Submitter: Jean-Mathias Griessmeier
Description: "The history of astronomy is a history of receding horizons" said Edwin Hubble.

Taking Hubble's advice literally, we study radioastronomical progress by taking an elevated viewpoint. The photograph above shows that LOFAR is not the first and only radiotelescope in Nancay, but each instrument operates in a different frequency range and has its unique capabilites.

The line of small dishes in the middle (next to the bright path) is the Nancay Radio-Heliograph (NRH), which is used for solar imaging. Actually, the radioheliograph is a T-shaped array of 42 dishes, but only one of the two arms is visible.

The left half of the photograph is dominated by the huge Nancay Radio-Telescope (NRT). It features a 200x40 m flat reflector (lower part), which can be swivelled around a horizontal axis to reflect incoming radiowaves from the sky towards a 300x35 m spherical primary mirror (upper part). It's total collecting area is equivalent to that of a parabolic dish of 94.4 m diameter.

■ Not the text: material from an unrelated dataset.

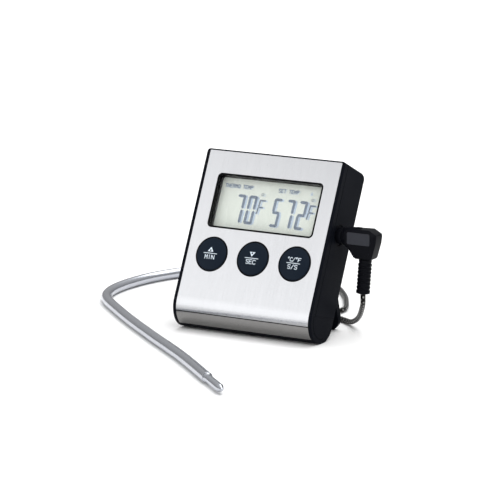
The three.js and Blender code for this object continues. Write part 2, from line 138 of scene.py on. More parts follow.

In the right part of the image, the trained eye can discern the 96 LBA antennae and the 96 HBA tiles of the Nancay LOFAR station, FR606.

If we had taken Hubble's words more seriously (by choosing an even higher vantage position), even more telescopes would be visible: the Nancay Decametric Array, the Codalema network, EMBRACE, ... The 150 ha of Nancay are slowly filling up!

Returning to the ground, we realize that this may not exactly be what Hubble meant. Pushing back the horizons will require a bit more work... but we have no doubts that LOFAR will have its role in making the horizons recede!